Having seen the rejection of its sustained lobby for the US to allow Venezuelan oil to fill the gap created by the widespread global sanctions on Russian energy, it now appears that Caracas is prepared to go over the head of Washington in an effort to get back into the global oil supply game big time. The view that Venezuela’s oil sector might be so rundown as to cause it not to possess the capacity to keep its president’s promise, can be afforded a two-fold response. First, Venezuela can point to the support for its oil recovery and its refining capability that has been forthcoming from Iran.

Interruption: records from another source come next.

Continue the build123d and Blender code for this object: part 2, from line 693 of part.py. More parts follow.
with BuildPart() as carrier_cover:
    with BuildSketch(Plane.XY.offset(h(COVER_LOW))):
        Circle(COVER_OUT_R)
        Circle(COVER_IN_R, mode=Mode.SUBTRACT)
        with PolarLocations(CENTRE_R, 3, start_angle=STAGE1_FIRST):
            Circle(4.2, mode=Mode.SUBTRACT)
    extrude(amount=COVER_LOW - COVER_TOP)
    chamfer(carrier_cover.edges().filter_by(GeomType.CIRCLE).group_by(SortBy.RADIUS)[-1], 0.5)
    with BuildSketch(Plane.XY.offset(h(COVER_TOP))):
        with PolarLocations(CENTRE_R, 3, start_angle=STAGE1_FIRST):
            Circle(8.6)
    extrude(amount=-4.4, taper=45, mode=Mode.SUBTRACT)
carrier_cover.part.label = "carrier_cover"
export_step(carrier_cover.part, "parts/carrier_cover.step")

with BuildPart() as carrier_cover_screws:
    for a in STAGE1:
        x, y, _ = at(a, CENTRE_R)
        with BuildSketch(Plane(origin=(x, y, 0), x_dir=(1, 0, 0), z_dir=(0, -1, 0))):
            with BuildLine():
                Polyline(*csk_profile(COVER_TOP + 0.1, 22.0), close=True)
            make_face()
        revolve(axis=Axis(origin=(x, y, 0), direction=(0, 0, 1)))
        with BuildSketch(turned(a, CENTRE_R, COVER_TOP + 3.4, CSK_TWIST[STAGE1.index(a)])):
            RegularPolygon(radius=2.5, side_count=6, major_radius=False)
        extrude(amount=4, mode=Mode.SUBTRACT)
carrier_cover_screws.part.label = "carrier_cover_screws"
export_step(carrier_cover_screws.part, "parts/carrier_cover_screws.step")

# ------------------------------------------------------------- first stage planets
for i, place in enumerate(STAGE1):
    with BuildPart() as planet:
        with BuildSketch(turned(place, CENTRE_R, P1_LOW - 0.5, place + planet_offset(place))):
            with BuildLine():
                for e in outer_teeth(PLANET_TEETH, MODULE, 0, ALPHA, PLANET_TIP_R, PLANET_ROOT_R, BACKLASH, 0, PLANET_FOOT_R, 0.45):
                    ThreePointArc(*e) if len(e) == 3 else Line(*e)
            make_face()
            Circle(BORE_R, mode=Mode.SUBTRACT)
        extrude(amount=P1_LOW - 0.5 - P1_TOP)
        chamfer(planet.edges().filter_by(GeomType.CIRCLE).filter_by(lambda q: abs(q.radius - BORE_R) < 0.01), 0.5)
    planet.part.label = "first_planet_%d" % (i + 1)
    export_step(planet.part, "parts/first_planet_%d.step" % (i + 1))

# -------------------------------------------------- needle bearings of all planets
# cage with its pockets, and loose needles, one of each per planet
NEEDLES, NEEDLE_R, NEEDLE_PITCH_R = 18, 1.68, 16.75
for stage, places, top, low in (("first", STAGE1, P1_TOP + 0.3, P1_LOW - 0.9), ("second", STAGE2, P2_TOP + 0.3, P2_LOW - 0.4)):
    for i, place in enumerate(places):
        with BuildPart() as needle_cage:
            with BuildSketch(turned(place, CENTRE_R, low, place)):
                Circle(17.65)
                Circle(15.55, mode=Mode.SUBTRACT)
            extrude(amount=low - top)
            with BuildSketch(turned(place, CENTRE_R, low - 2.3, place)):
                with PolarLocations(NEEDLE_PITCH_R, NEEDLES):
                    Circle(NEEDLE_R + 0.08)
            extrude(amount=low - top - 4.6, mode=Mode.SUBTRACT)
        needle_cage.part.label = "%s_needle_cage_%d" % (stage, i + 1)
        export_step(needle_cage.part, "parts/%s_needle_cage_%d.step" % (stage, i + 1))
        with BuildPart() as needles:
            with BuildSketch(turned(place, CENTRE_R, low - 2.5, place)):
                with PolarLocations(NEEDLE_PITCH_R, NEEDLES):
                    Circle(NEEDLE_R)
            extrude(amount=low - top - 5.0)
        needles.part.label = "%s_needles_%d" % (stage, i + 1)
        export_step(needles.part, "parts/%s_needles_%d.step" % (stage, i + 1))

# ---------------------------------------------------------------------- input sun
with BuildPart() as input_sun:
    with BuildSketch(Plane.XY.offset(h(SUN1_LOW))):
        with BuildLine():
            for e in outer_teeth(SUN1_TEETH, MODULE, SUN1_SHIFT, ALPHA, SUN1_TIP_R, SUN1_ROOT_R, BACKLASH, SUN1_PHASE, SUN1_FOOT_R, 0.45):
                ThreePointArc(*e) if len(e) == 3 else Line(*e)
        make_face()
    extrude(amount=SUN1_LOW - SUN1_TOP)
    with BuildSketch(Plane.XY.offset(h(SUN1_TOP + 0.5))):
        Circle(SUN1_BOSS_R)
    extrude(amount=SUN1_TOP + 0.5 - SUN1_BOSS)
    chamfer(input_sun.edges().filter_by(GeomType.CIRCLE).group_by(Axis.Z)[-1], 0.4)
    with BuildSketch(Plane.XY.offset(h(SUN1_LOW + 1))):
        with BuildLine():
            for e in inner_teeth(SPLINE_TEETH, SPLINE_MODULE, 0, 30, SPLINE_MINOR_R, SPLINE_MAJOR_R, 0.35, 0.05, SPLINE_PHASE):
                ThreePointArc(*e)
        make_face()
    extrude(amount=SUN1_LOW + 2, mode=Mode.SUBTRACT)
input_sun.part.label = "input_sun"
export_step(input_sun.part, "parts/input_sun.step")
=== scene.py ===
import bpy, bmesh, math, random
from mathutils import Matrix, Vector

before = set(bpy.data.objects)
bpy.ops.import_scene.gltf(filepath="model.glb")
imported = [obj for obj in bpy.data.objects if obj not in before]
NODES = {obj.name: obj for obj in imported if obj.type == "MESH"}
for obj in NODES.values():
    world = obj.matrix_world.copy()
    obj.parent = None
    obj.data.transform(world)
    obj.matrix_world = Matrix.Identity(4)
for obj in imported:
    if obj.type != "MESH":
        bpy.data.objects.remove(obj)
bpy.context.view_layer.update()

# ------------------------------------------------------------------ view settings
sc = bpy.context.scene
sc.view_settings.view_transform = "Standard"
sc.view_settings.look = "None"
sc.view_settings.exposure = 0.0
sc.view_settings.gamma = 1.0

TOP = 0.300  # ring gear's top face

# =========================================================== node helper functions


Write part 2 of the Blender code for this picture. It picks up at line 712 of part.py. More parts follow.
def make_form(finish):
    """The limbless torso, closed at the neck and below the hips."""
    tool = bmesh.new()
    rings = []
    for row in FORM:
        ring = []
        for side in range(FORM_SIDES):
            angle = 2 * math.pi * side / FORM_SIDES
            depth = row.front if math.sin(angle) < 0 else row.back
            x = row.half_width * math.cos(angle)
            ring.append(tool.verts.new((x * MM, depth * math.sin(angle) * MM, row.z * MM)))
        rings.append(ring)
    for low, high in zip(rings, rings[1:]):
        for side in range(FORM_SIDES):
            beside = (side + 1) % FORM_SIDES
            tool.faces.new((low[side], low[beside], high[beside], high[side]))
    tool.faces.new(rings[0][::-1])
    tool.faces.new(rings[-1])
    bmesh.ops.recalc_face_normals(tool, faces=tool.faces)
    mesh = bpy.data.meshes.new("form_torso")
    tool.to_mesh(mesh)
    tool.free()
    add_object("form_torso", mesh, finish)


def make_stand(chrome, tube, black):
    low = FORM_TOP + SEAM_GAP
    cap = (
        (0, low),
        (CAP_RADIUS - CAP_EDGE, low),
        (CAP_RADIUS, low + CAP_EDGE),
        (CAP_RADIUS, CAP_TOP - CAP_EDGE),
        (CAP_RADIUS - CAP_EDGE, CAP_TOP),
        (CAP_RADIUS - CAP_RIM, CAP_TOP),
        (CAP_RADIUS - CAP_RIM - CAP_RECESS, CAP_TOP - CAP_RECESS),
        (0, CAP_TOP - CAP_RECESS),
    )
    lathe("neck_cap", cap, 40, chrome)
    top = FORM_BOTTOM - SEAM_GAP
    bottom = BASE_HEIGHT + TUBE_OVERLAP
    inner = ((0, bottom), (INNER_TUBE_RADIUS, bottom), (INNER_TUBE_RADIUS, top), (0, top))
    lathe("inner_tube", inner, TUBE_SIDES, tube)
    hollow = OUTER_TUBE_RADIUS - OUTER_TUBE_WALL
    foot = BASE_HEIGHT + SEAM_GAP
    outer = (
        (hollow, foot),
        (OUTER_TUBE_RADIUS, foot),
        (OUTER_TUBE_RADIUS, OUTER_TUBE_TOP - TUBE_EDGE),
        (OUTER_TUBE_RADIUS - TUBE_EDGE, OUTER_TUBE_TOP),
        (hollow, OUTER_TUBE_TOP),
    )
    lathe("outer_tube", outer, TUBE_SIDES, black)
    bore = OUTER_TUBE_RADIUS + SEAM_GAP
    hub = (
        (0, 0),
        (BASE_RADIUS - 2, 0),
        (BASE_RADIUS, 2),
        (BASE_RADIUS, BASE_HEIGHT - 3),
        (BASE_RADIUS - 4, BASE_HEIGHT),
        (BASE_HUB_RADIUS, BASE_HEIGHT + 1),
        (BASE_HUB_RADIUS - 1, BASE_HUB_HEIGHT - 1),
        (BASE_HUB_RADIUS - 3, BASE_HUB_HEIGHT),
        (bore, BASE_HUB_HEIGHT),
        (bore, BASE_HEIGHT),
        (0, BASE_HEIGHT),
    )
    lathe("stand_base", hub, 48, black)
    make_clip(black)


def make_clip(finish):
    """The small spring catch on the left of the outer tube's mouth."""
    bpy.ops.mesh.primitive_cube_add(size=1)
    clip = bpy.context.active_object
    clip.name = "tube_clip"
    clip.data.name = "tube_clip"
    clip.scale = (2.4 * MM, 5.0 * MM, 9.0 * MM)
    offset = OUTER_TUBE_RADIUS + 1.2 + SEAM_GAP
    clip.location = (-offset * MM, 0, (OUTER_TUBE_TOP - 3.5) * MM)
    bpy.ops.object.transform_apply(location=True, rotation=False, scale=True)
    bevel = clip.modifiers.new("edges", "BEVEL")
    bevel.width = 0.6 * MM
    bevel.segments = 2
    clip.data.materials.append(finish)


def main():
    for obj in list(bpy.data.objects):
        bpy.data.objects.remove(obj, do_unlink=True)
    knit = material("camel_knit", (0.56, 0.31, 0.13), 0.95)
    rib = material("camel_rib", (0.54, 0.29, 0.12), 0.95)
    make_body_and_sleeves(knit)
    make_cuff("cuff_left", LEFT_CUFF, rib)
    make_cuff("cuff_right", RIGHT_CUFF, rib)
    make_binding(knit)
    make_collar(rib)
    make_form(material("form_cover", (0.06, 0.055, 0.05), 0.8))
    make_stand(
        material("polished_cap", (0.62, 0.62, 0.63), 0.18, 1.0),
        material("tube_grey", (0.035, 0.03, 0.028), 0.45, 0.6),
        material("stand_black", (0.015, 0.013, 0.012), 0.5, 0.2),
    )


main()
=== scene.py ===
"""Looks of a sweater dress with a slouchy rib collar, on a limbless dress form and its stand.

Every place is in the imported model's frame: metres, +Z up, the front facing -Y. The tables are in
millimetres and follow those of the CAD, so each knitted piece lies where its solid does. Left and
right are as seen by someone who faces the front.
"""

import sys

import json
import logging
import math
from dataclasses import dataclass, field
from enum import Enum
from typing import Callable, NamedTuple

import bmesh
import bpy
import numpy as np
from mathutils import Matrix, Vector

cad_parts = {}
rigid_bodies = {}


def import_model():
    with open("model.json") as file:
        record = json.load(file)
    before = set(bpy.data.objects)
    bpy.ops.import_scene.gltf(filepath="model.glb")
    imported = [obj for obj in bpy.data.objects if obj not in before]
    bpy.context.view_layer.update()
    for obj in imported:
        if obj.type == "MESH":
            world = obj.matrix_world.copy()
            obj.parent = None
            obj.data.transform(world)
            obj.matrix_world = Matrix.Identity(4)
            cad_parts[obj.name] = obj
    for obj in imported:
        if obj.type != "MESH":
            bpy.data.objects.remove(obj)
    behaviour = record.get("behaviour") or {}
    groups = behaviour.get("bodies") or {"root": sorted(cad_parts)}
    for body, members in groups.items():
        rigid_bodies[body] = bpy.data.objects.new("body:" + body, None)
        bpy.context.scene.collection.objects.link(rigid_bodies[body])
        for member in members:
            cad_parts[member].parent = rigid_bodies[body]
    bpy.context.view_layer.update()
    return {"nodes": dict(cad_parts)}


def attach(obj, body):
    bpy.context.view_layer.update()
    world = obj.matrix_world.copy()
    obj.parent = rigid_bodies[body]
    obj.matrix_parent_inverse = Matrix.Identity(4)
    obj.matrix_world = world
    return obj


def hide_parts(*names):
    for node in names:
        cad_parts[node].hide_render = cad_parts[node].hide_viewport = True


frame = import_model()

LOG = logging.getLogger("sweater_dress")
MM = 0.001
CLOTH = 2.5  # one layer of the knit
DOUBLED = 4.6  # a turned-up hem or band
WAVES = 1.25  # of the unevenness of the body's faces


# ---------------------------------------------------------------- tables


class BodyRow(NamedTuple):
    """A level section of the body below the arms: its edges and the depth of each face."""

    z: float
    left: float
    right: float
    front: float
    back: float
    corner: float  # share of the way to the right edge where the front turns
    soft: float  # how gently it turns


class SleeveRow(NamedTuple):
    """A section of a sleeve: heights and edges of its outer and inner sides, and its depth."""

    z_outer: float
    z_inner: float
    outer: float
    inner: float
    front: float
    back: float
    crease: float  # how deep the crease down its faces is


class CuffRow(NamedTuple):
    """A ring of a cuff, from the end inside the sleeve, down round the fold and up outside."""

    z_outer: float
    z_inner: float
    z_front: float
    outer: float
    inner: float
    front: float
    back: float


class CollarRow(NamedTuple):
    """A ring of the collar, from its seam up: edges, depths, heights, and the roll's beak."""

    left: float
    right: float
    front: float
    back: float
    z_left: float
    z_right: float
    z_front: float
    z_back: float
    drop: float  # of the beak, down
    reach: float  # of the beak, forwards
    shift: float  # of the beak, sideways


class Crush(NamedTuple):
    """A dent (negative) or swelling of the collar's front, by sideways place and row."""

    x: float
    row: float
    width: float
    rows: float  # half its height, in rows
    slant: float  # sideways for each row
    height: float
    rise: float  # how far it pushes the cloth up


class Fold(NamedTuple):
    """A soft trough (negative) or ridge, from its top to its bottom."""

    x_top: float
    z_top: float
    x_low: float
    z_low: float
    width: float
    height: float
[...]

The second point, a much more obvious one, is that the oil supply crisis arising out of the situation in the Ukraine, means that Venezuela, with its enormous reserves, is more than well-positioned to fill such breaches as might arise, going forward.

That said, as Bradstock pointed out, Venezuela’s claim must be weighed against concerns that its oil industry was still “far from recovering, after years of low production and underinvestment”. Nevertheless, Maduro evidently sees the prevailing threat to global supply as a golden opportunity to salvage his country’s oil industry that had previously contributed all but around 4% of the country’s income. Simultaneously, there were circumstances that would appear to have had the effect of loosening the grip that the US had on Venezuelan oil exports under the Trump administration. According to Bradstock, back in May this year, President Biden had “made some concessions to the sanctions” that allowed for Venezuela to export oil to Europe for debt, “The Italian firm Eni and the Spanish oil major, Repsol, were allowed to ship Venezuelan crude to Europe in an oil-for-debt swap,” she wrote. If this amounted to a proverbial drop in the ocean when set against the reality of the economic crisis facing Venezuela, the Maduro administration no doubt regarded the development as a modest but, nonetheless, welcome loosening of the stranglehold the US had imposed on the country. As Bradstock put it, the Eni and Repsol developments served to provide “greater optimism for more concessions to be made in the coming months.” In August, Maduro decided to suspend oil-for-debt shipments to Europe, stating, as Bradstock wrote, that he wanted “refined fuels from Eni and Repsol in exchange for crude in place of the current deal.” Given the recent difficulty it encountered in securing refined oil, its trade in crude oil for condensate with Iran notwithstanding, the simple truth, Bradstock wrote was that “if Venezuela can import more refined oils, it could better support its oil industry’s recovery,” since much of its oil production operations require diluents to continue.

It is the sheer size of Venezuela’s oil reserves that keeps the country in the game and holds out hope that its position will become stronger as long as the Russia-Ukraine conflict and its knock-on consequences for global oil supplies persist. What cannot be ruled out, Bradstock wrote, is the “political uncertainty,” that has “deterred many oil companies from investing in the region, despite the abundance of reserves.” Still, the continued perceived viability of Venezuela’s oil industry is reflected in the fact that “currently, US oil major Chevron, Italy’s Eni, and Spain’s Repsol continue to operate in the country, with others” even as other companies, including ExxonMobil, appear to have called it a day as far as Venezuela’s oil industry is concerned.

As Bradstock correctly pointed out, the issue of the yawning ideological gap between the Maduro administration in Caracas and Washington does not help. All too frequently, one gets the impression that ideology trumps pragmatism and that it is this, as much as anything else, that has kept the US sanctions in place.

Unsurprisingly, as implications for future global oil supplies arise, pragmatists are beginning to look at what was described by Bradstock as the lesser of two evils, which revolves around whether sanctions on Venezuela should be eased to reduce the burden Europe and North America felt due to the loss of Russian oil supplies. However, she noted, “Venezuela’s close political connection with Cuba, China, and Russia has led many to be more critical of this option.” In effect, both the question of the normalisation of Venezuela’s petroleum relations with the west as well as the overarching issue of the immediate-term future of global oil supplies are stuck in the realm of important but still unanswered questions.